Eucalyptus sturgissiana, commonly known as steel box or Ettrema mallee, is a species of mallee that is endemic to a small area of New South Wales. It has smooth, mottled bark, narrow lance-shaped adult leaves, often with juvenile leaves persisting in the crown, flower buds in groups of seven, white flowers and hemispherical to bell-shaped fruit.

==Description==
Eucalyptus sturgissiana is a mallee that typically grows to a height of 5 m and forms a lignotuber. It has smooth, mottled greyish to brownish or pink bark that is shed in ribbons. Young plants and coppice regrowth have glaucous stems and sessile leaves that are dull green to greyish, egg-shaped to round, 50-75 mm long and 30-75 mm wide, arranged in opposite pairs and often persist in the crown. Adult leaves are sometimes arranged in opposite pairs, the same shade of glossy green on both sides, narrow lance-shaped, 50-100 mm long and 7-12 mm wide, tapering to a petiole up to 10 mm long. The flower buds are arranged in leaf axils in groups of seven on an unbranched peduncle 6-12 mm long, the individual buds sessile or on pedicels up to 4 mm long. Mature buds are oval to spindle-shaped, 6-7 mm long and 4-5 mm wide with a conical operculum.

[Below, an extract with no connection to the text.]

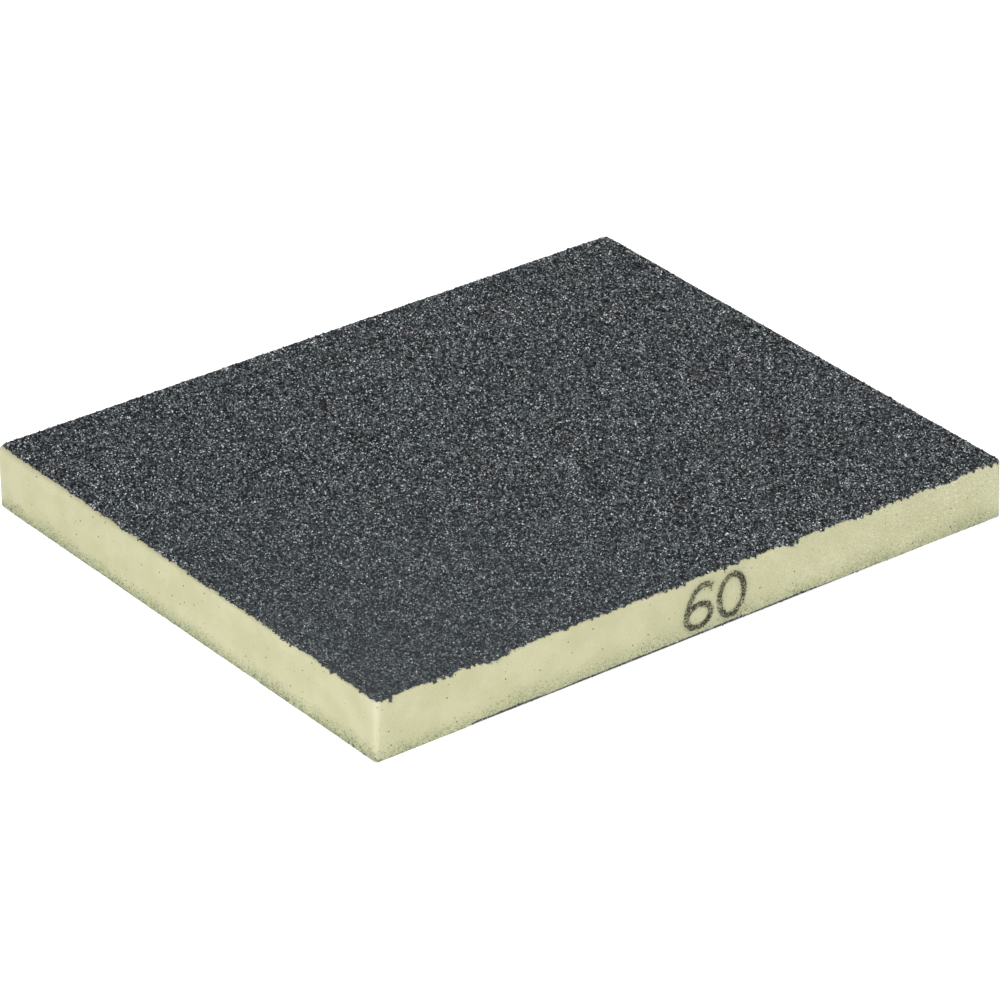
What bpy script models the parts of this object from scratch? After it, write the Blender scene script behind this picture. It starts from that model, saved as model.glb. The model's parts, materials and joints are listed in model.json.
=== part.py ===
"""Hand sanding pad: a foam slab with a coarse abrasive coat on its top and bottom faces.

The pad stands on Z = 0 with its middle over the origin. Its length runs along X, its width
along Y and its layers are stacked along Z. The grade number is inked into the -Y edge.
All sizes are in metres.
"""

import math

import bmesh
import bpy

# Plan of the pad, shared by every layer
PAD_LENGTH = 0.125
PAD_WIDTH = 0.100
CORNER_RADIUS = 0.0006
CORNER_SEGMENTS = 6

# Thickness of the foam sheet as it is sold, and of each coat
FOAM_SHEET_THICKNESS = 0.010
BOND_COAT_THICKNESS = 0.0001
GRIT_COAT_THICKNESS = 0.00025

# Clearance between pieces that lie on or in one another. Between the foam and a bond coat it
# is the skin of the sheet that the resin soaks.
SEAT_GAP = 0.0003

# Grade number on the front edge
INK_DEPTH = 0.0002
DIGIT_MARGIN = 0.00055  # foam left above and below a digit
DIGIT_WIDTH = 0.0059
DIGIT_STROKE = 0.00095
DIGIT_SPACE = 0.0008
MARK_SHIFT = 0.0036  # from the pad's middle to the middle of the two digits, along X
BOWL_HEIGHT = 0.005  # lower loop of the six
TAIL_CROWN = 0.0008  # top of the six's tail, right of the digit's middle
TAIL_END_ANGLE = math.radians(59)
ARC_STEP = math.radians(7.5)
CUTTER_OVERRUN = 0.001  # how far a cutter stands out of the face that it cuts
WELD_DISTANCE = 0.000001

# Colour, roughness and metallic value of each material
FOAM_LOOK = ((0.66, 0.64, 0.41), 0.92, 0.0)
BOND_LOOK = ((0.055, 0.042, 0.048), 0.45, 0.0)
GRIT_LOOK = ((0.045, 0.050, 0.056), 0.55, 0.0)
INK_LOOK = ((0.075, 0.072, 0.050), 0.80, 0.0)

# The dry foam between the two soaked skins
FOAM_THICKNESS = FOAM_SHEET_THICKNESS - 2 * SEAT_GAP

# Heights of the layers, from the face that the pad lies on
BOTTOM_GRIT_Z = 0.0
BOTTOM_BOND_Z = BOTTOM_GRIT_Z + GRIT_COAT_THICKNESS + SEAT_GAP
FOAM_Z = BOTTOM_BOND_Z + BOND_COAT_THICKNESS + SEAT_GAP
TOP_BOND_Z = FOAM_Z + FOAM_THICKNESS + SEAT_GAP
TOP_GRIT_Z = TOP_BOND_Z + BOND_COAT_THICKNESS + SEAT_GAP

# Size and place of the digits, as seen from the front
DIGIT_HEIGHT = FOAM_THICKNESS - 2 * DIGIT_MARGIN
DIGIT_REACH = (DIGIT_WIDTH + DIGIT_SPACE) / 2
MARK_Z = FOAM_Z + FOAM_THICKNESS / 2
FRONT_Y = -PAD_WIDTH / 2


def clear_scene():
    """Remove every object that the file holds."""
    for old in list(bpy.data.objects):
        bpy.data.objects.remove(old, do_unlink=True)


def new_collection(name):
    collection = bpy.data.collections.new(name)
    bpy.context.scene.collection.children.link(collection)
    return collection


def new_material(name, look):
    """A plain Principled material with the colour, roughness and metallic value in look."""
    color, roughness, metallic = look
    material = bpy.data.materials.new(name)
    material.use_nodes = True
    shader = material.node_tree.nodes["Principled BSDF"]
    shader.inputs["Base Color"].default_value = (*color, 1.0)
    shader.inputs["Roughness"].default_value = roughness
    shader.inputs["Metallic"].default_value = metallic
    material.diffuse_color = (*color, 1.0)
    return material


def layer(name, bottom, thickness, material, collection, pad):
    """One slab with the pad's plan: a plane with rounded corners, made thick."""
    bpy.ops.mesh.primitive_plane_add(size=1, location=(0, 0, bottom))
    slab = bpy.context.active_object
    slab.name = name
    slab.data.name = name
    slab.scale = (PAD_LENGTH, PAD_WIDTH, 1)
    bpy.ops.object.transform_apply(location=False, rotation=False, scale=True)
    corners = slab.modifiers.new("corners", "BEVEL")
    corners.affect = "VERTICES"
    corners.width = CORNER_RADIUS
    corners.segments = CORNER_SEGMENTS
    wall = slab.modifiers.new("thickness", "SOLIDIFY")
    wall.thickness = thickness
    wall.offset = 1
    slab.data.materials.append(material)
    move_to(slab, collection)
    slab.parent = pad
    return slab


def move_to(piece, collection):
    """Keep piece in this collection only."""
    for old in list(piece.users_collection):
        old.objects.unlink(piece)
    collection.objects.link(piece)


def arc(center, radii, start, end):
    """Points of an ellipse's arc, a step apart, from one angle to the other."""
    steps = max(1, round(abs(end - start) / ARC_STEP))
    angles = [start + (end - start) * i / steps for i in range(steps + 1)]
    return [(center[0] + radii[0] * math.cos(a), center[1] + radii[1] * math.sin(a)) for a in angles]


def grown(radii, amount):
    return (radii[0] + amount, radii[1] + amount)


def loop_outline(center, radii, stroke):
    """The two outlines of a closed oval stroke, outer and inner."""
    outer = arc(center, grown(radii, stroke / 2), 0, 2 * math.pi)[:-1]
    inner = arc(center, grown(radii, -stroke / 2), 0, 2 * math.pi)[:-1]
    return [outer, inner]


def band_outline(center, radii, start, end, stroke):
    """The outline of an open curved stroke with square ends."""
    outer = arc(center, grown(radii, stroke / 2), start, end)
    inner = arc(center, grown(radii, -stroke / 2), end, start)
    return [outer + inner]


def zero_outlines(clearance):
    """The zero is one loop as tall and as wide as the digit."""
    radii = ((DIGIT_WIDTH - DIGIT_STROKE) / 2, (DIGIT_HEIGHT - DIGIT_STROKE) / 2)
    return [loop_outline((0, 0), radii, DIGIT_STROKE + 2 * clearance)]


def six_outlines(clearance):
    """The six is a loop on the digit's foot, and a tail that leaves the loop's left side."""
    stroke = DIGIT_STROKE + 2 * clearance
    bowl = ((DIGIT_WIDTH - DIGIT_STROKE) / 2, (BOWL_HEIGHT - DIGIT_STROKE) / 2)
    bowl_center = (0, (BOWL_HEIGHT - DIGIT_HEIGHT) / 2)
    crown = (DIGIT_HEIGHT - DIGIT_STROKE) / 2
    tail = (bowl[0] + TAIL_CROWN, crown - bowl_center[1])
    tail_center = (TAIL_CROWN, bowl_center[1])
    end = TAIL_END_ANGLE - clearance / tail[0]
    return [
        loop_outline(bowl_center, bowl, stroke),
        band_outline(tail_center, tail, math.pi, end, stroke),
    ]


def extruded(name, outlines, near_y, far_y, collection):
    """A solid from flat outlines in X and Z, between two depths along Y, as a mesh."""
    curve = bpy.data.curves.new(name, "CURVE")
    curve.dimensions = "2D"
    curve.fill_mode = "BOTH"
    curve.extrude = (far_y - near_y) / 2
    for outline in outlines:
        spline = curve.splines.new("POLY")
        spline.points.add(len(outline) - 1)
        for point, (x, z) in zip(spline.points, outline):
            point.co = (x, z, 0, 1)
        spline.use_cyclic_u = True
    shape = bpy.data.objects.new(name, curve)
    shape.rotation_euler = (math.pi / 2, 0, 0)
    collection.objects.link(shape)
    bpy.context.view_layer.update()
    evaluated = shape.evaluated_get(bpy.context.evaluated_depsgraph_get())
    mesh = bpy.data.meshes.new_from_object(evaluated)
    mesh.transform(shape.matrix_world)
    bpy.data.objects.remove(shape)
    solid = bpy.data.objects.new(name, welded(mesh))
    solid.location = (0, (near_y + far_y) / 2, 0)
    collection.objects.link(solid)
    return solid


def welded(mesh):
    """Join the loose caps of a curve's mesh to its walls."""
    work = bmesh.new()
    work.from_mesh(mesh)
    bmesh.ops.remove_doubles(work, verts=work.verts, dist=WELD_DISTANCE)
    bmesh.ops.recalc_face_normals(work, faces=work.faces)
    work.to_mesh(mesh)
    work.free()
    return mesh


def boolean(piece, tool, operation):
    """Join tool to piece, or cut it out of piece, and keep tool as a guide only."""
    modifier = piece.modifiers.new(operation.lower(), "BOOLEAN")
    modifier.operation = operation
    modifier.object = tool
    modifier.solver = "EXACT"
    tool.hide_render = True
    tool.display_type = "WIRE"


def digit(name, outlines_of, x, material, foam, collection, cutters, pad):
    """One inked digit, and the pocket that the foam leaves for it."""
    strokes = [
        extruded(f"{name}_stroke_{i}", outlines, 0, INK_DEPTH, cutters)
        for i, outlines in enumerate(outlines_of(0))
    ]
    ink = strokes[0]
    ink.name = name
    ink.data.name = name
    ink.data.materials.append(material)
    move_to(ink, collection)
    for stroke in strokes[1:]:
        boolean(ink, stroke, "UNION")
    pockets = [
        extruded(f"{name}_pocket_{i}", outlines, -CUTTER_OVERRUN, INK_DEPTH + SEAT_GAP, cutters)
        for i, outlines in enumerate(outlines_of(SEAT_GAP))
    ]
    for piece in strokes + pockets:
        piece.location.x += x
        piece.location.y += FRONT_Y
        piece.location.z += MARK_Z
    for pocket in pockets:
        boolean(foam, pocket, "DIFFERENCE")
    ink.parent = pad
    return ink


def main():
    clear_scene()
    collection = new_collection("sanding_block")
    cutters = new_collection("cutters")
    pad = bpy.data.objects.new("pad", None)
    collection.objects.link(pad)

    foam_material = new_material("foam", FOAM_LOOK)
    bond_material = new_material("bond_coat", BOND_LOOK)
    grit_material = new_material("grit_coat", GRIT_LOOK)
    ink_material = new_material("ink", INK_LOOK)

    foam = layer("foam_core", FOAM_Z, FOAM_THICKNESS, foam_material, collection, pad)
    for name, bottom, thickness, material in (
        ("top_bond_coat", TOP_BOND_Z, BOND_COAT_THICKNESS, bond_material),
        ("top_grit_coat", TOP_GRIT_Z, GRIT_COAT_THICKNESS, grit_material),
        ("bottom_bond_coat", BOTTOM_BOND_Z, BOND_COAT_THICKNESS, bond_material),
        ("bottom_grit_coat", BOTTOM_GRIT_Z, GRIT_COAT_THICKNESS, grit_material),
    ):
        layer(name, bottom, thickness, material, collection, pad)

    for name, outlines_of, side in (
        ("grade_digit_6", six_outlines, -1),
        ("grade_digit_0", zero_outlines, 1),
    ):
        x = MARK_SHIFT + side * DIGIT_REACH
        digit(name, outlines_of, x, ink_material, foam, collection, cutters, pad)


main()
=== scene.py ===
"""Looks of a hand sanding pad: a foam slab with coarse grit on its top and bottom faces.

The pad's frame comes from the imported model. Its length runs along X, its width along Y and its
layers are stacked along Z. Sizes are in metres.
"""

import json
import math

import bmesh
import bpy
import numpy as np
from mathutils import Matrix, Vector, noise
from mathutils.bvhtree import BVHTree

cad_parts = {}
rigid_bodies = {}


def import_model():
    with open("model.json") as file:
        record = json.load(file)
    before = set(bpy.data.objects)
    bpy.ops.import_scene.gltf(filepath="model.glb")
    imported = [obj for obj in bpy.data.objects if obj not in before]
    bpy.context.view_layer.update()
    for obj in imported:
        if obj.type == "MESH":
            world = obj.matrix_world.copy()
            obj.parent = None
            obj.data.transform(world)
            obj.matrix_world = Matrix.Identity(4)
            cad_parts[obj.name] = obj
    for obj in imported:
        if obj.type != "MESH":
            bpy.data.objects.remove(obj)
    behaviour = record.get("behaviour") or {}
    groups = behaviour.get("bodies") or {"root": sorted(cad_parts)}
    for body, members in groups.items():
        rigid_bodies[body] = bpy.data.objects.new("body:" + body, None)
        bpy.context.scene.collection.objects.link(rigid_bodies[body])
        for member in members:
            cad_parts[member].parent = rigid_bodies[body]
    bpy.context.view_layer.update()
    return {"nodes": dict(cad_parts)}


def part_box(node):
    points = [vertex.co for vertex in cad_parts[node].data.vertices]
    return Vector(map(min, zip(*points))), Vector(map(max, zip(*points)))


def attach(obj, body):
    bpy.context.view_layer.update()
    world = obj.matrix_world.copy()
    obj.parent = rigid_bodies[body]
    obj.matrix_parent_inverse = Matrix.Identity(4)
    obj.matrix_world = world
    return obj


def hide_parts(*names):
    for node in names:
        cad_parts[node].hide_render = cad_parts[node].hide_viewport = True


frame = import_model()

MM = 0.001
MAP_NAME = "OFBake"
HILL_GAIN = 1.4
HILL_SHIFT = Vector((13.7, 7.3, 3.1))  # from one seed's hills to the next one's

# The frame's layers, from the floor up
BOTTOM_GRIT_LOW, BOTTOM_GRIT_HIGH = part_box("bottom_grit_coat")
BOTTOM_BOND_LOW, BOTTOM_BOND_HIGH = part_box("bottom_bond_coat")
FOAM_LOW, FOAM_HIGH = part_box("foam_core")
TOP_GRIT_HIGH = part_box("top_grit_coat")[1]
HALF_X = FOAM_HIGH.x
HALF_Y = FOAM_HIGH.y
CORNER_RADIUS = 0.60 * MM

# Foam block. It stands a little proud of the coats, and its rim rounds up to the top coat.
FOAM_STEP = 0.215 * MM
FOAM_ROWS = 41
RIM_SHARES = (0.966, 0.978, 0.988, 0.996, 1.0)  # heights of the last rows, where the rim curves
FOAM_PROUD = 0.27 * MM
FOOT_PROUD = 0.08 * MM
FRONT_LEAN = 0.36 * MM
RIGHT_STRETCH = (0.30 * MM, 1.20 * MM)  # at the rim and at the foot
RIGHT_STRETCH_LOSS = 0.6  # share of the foot's stretch that is gone at the far end
LEFT_STRETCH = (0.25 * MM, 0.15 * MM)
FOAM_TOP_Z = TOP_GRIT_HIGH.z - 0.42 * MM
FOAM_RIM_RADIUS = 0.35 * MM
LEFT_RIM_RADIUS = 0.90 * MM  # at its far end
FOAM_FOOT_RADIUS = 0.10 * MM
FOOT_RING_SHARE = 0.99
LEDGE_WIDTH = 1.2 * MM
ROOF_DIP = 0.3 * MM
SMOOTH_BELOW = math.radians(55)

# The foot's lip, the waves and the open cells of the foam's cut side
LIP_LOW_Z = 0.12 * MM
LIP_HIGH_Z = BOTTOM_BOND_LOW.z + 0.03 * MM
LIP_WAVE = 0.02 * MM
LIP_WAVE_LENGTH = 1.2 * MM
CUT_WAVE = 0.15 * MM
CUT_WAVE_LENGTH = 9 * MM
CUT_WAVE_UPRIGHT = 0.25  # how much the waves change with height, against along the side
CUT_WAVE_FOOT = 0.3
FINE_WAVE = 0.35 * CUT_WAVE
FINE_WAVE_LENGTH = 0.3 * CUT_WAVE_LENGTH
CELL_DEPTH = 0.09 * MM
CELL_SIZE = 0.50 * MM
CALM_CELLS = 0.25
TORN_FROM = -0.7 * HALF_X
TORN_TO = 0.6 * HALF_X
TORN_SLANT = 0.35
# Reach of the painted highlight that lightens the foam along the pad's upright corners
CORNER_HIGHLIGHT_REACH = 1.8 * MM
STAIN_REACH = 0.30 * MM
LEFT_STAIN_LOSS = 0.6

# The UV maps of the foam and of the beds
FOAM_STRIPS = 6
STRIP_MARGIN = 0.04
CAP_WIDTH = 0.48
CAP_REACH = (0.49, 0.45)
BED_MAP_REACH = HALF_X * 1.02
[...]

The flowers are white and the fruit is a woody, hemispherical to bell-shaped capsule 3-6 mm long and 5-7 mm wide with the valves near rim level.

==Taxonomy and naming==
Eucalyptus sturgessiana was first formally described in 1972 by Lawrie Johnson and Donald Blaxell in Contributions from the New South Wales National Herbarium, from specimens they collected near the Nowra to Braidwood Road in 1970. The specific epithet honours James H. Sturgiss (1890-1983) who "discovered most of the known populations" of this species.

==Distribution and habitat==
Steel box usually grows in small, pure stands on sandstone plateaus, mostly in the Morton National Park.

== Conservation status ==
As of March 2025, Eucalyptus paliformis has been listed as "critically endangered" under the Australian Government Environment Protection and Biodiversity Conservation Act 1999.